A business receives an invoice, it seems reasonable, it’s expected, they pay it. Except the account number has been changed and the money that you thought was going to a legitimate payee has ended up somewhere else instead. You’ve probably heard of this already — after all, it’s one of the most common attacks — and it may have even happened to you personally. If you’ve had personal or professional experience with this one, you’re probably forever changed. Scrutiny goes up so this will never happen again. Some businesses have been devastated by these hacks; some have even closed their doors.
The Australian government has an excellent primer on these and similar hacks. It’s worth sharing a portion of their points (read more here):
Criminals can impersonate business representatives using similar names, domains and/or fraudulent logos as a legitimate organisation or by using compromised email accounts and pretending to be a trusted co-worker.
Common scams associated with business email compromise include:
Invoice fraud: Criminals compromise a vendor’s email account and through it have access to legitimate invoices. The criminals then edit contact and bank details on those invoices and send them to customers with the compromised email account. The customer pays the invoice, thinking they are paying the vendor, but instead send that money to criminals’ bank accounts.
Employee impersonation: Criminals compromise a work email account and impersonate a co-worker via email. Criminals can use this identity to commit fraud in a number of ways. One common method is to impersonate a person in power (such as a Chief Executive Officer or Chief Financial Officer) and have a false invoice raised. Another method is to request a change to a worker’s banking details. The funds from the false invoice or the worker's salary is then sent to criminals’ bank accounts.
Company impersonation: Criminals register a domain with a name very similar to a large, known and trusted organisation. Criminals then impersonate the organisation in an email to a vendor and request a quote for a quantity of expensive goods, like laptops. Criminals negotiate for the goods to be delivered to them prior to payment. The goods are delivered to a specified location, however, the invoice is sent to the legitimate organisation, who never ordered or received the goods.
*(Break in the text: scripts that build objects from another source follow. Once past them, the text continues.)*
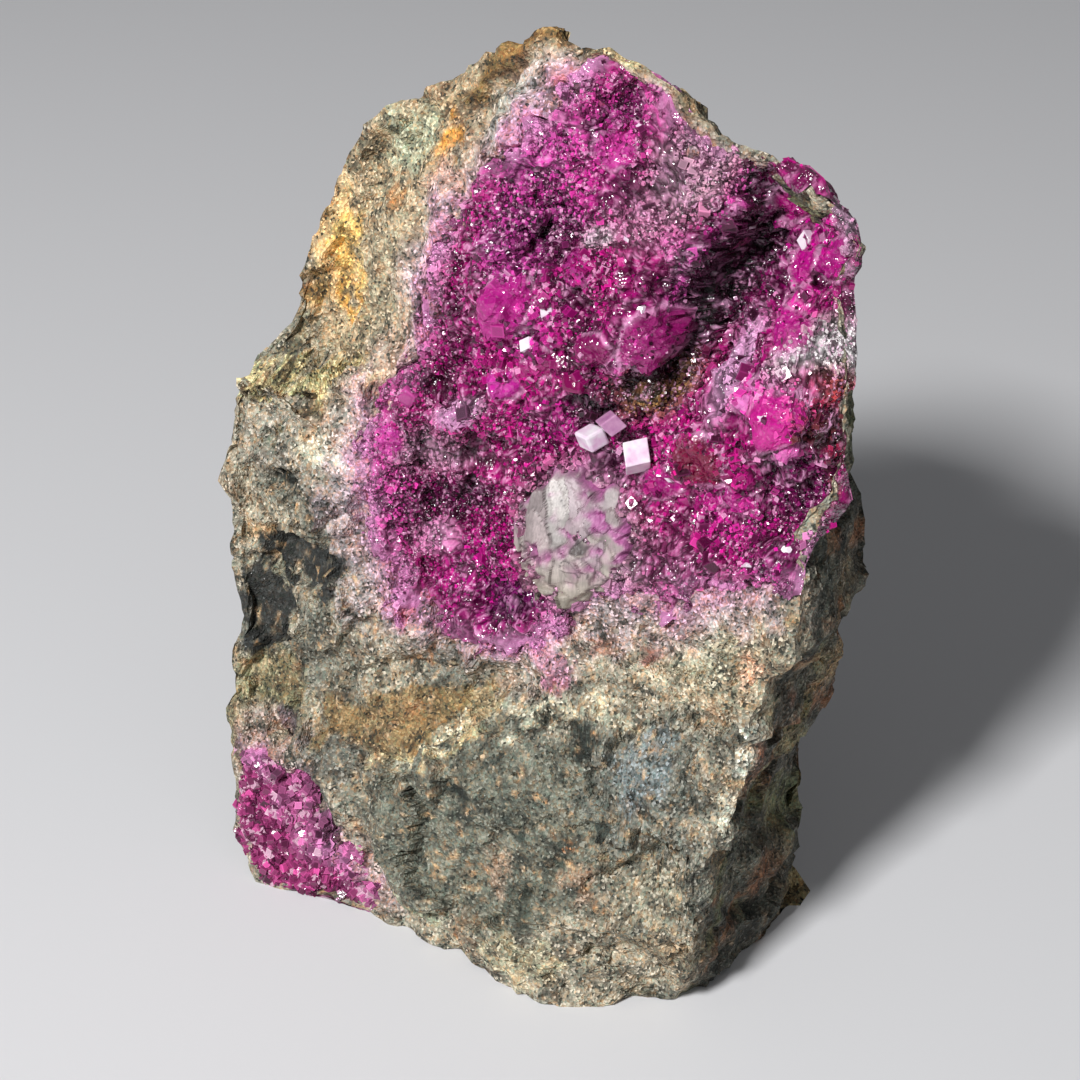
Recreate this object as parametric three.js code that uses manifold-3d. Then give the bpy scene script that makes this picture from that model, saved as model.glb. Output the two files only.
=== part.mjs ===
// Cobaltoan calcite cluster. A hand-size slab of granular host rock stands on its flat base face. Its
// display face leans back and holds a vug lined with a magenta crystal crust, with a second crust on the
// lower left corner, a mass of colourless calcite below the vug and three rhombs that stand free in it.
// Millimetres. x runs along the display face, y runs into the rock and z is up. Places on the display
// face are given as x and height z, and a recess is how far the rock lies behind the leaning face plane.
import * as THREE from 'three';
import { mergeVertices } from 'three/addons/utils/BufferGeometryUtils.js';
import Module from 'manifold-3d';

const wasm = await Module();
wasm.setup();

// Driving dimensions
const origin = { x: 1.24, y: 12.41 }; // middle of the footprint box, which becomes the part's origin
const faceLean = Math.tan(THREE.MathUtils.degToRad(12)); // the display face leans back 12 degrees
const backBase = 24.5; // where the back meets the base, behind the foot of the display face
const backLean = 0.035; // the back leans away by this much for each millimetre of height
const backSwell = 2.2; // the middle of the back stands out by this
const faceMiddle = { x: 3, z: 38 }; // the face is lofted from this point out to its rim
const rockSteps = { around: 76, face: 13, wall: 4, back: 5 }; // grid of the rock's surface
const gap = 0.3; // left between pieces that touch
const inFront = -30; // y of a plane in front of everything
const coarseFacets = { size: 13, height: 1.5, seed: 11 }; // broken facets of the rock
const fineFacets = { size: 5, height: 0.8, seed: 31 };
const crustDepth = 4.0; // thickness of the vug's crystal crust
const cornerDepth = 3.0; // thickness of the crust on the lower left corner

// The rim of the display face, clockwise from the lower left corner: x, z, recess, and how far the
// back edge is drawn in towards the middle behind that point.
const rim = [
  [-19.5, 0, -3.0, 1], [-22.8, 1.6, -1.8, 2], [-25.0, 5.0, 0.5, 4], [-27.0, 10.3, 1.3, 4],
  [-28.0, 16.3, 1.0, 4], [-28.3, 21.0, 0.5, 4], [-28.2, 23.7, 1.0, 4], [-29.7, 27.2, 1.5, 5],
  [-29.5, 31.1, 1.0, 5], [-31.3, 39.9, 1.0, 5], [-30.8, 43.7, 0.5, 5], [-30.2, 47.9, 0.0, 5],
  [-29.4, 49.6, 4.0, 4], [-27.6, 52.9, 4.5, 4], [-26.4, 56.7, 5.0, 4], [-24.6, 63.4, 5.0, 4],
  [-23.0, 67.0, 5.0, 4], [-19.8, 72.7, 5.0, 5], [-13.5, 77.2, 4.5, 6], [-6.2, 81.6, 4.0, 6],
  [-0.3, 85.2, 3.0, 6], [3.9, 84.7, 2.0, 6], [7.9, 84.3, 2.0, 6], [10.6, 83.6, 2.0, 7],
  [14.8, 80.8, 2.5, 7], [16.9, 79.3, 2.5, 8], [22.0, 78.3, 3.5, 9], [26.0, 77.0, 3.0, 10],
  [29.8, 75.7, 2.0, 9], [31.8, 73.6, 1.5, 9], [30.8, 70.0, 2.0, 10], [32.6, 65.8, 1.0, 10],
  [33.4, 62.8, 1.0, 10], [32.6, 60.4, 1.5, 10], [34.5, 52.6, 0.5, 9], [32.2, 48.6, 0.0, 4],
  [31.6, 44.0, 0.0, 1.5], [31.6, 38.4, 0.0, 1], [28.6, 33.1, -0.5, 0.5], [29.5, 27.6, -1.5, 1.5],
  [28.7, 20.9, -2.0, 2], [27.2, 16.5, -2.0, 1], [27.5, 9.3, -1.5, 0.5], [26.2, 4.5, 0.0, -0.5],
  [23.6, 0, 3.0, -6], [20.0, 0, -0.5, -2], [14.2, 0, -3.6, 0], [5.0, 0, -2.5, 0],
  [-3.0, 0, -1.0, 0], [-11.0, 0, -1.5, 0],
];

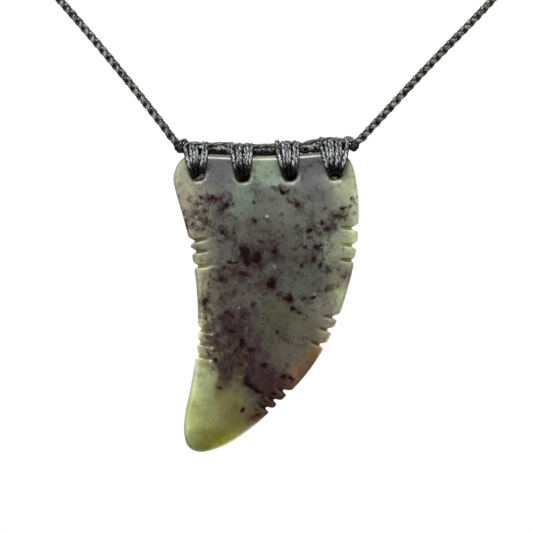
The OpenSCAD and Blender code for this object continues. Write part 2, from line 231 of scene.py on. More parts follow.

From the above, you can really see how tricky this kind of hacking is to fight. That’s where accounts receivable comes in. Technology has created the cyber problem, but it also offers the solution. One of the key benefits of powerful and dynamic account receivable technology platforms is that it allows the automation of standard functions like paying. So, for example, with an auto pay feature in place, a business hack that relies on changing bank details is short-circuited.
But more than this, the best accounts receivable solutions enable AR professionals to focus on high value work, and avoid the overwhelm that comes from an endless regime of emails and phone calls. Presence of mind and the space to appropriately way up potential incoming threats on a common sense level is probably one of the best defences against a business email fraud hack working.
It’s likely that in the months ahead, we will see an increasing emphasis on accounts receivable as as critical link in a whole-of-organisation strategy guarding against cyber threats.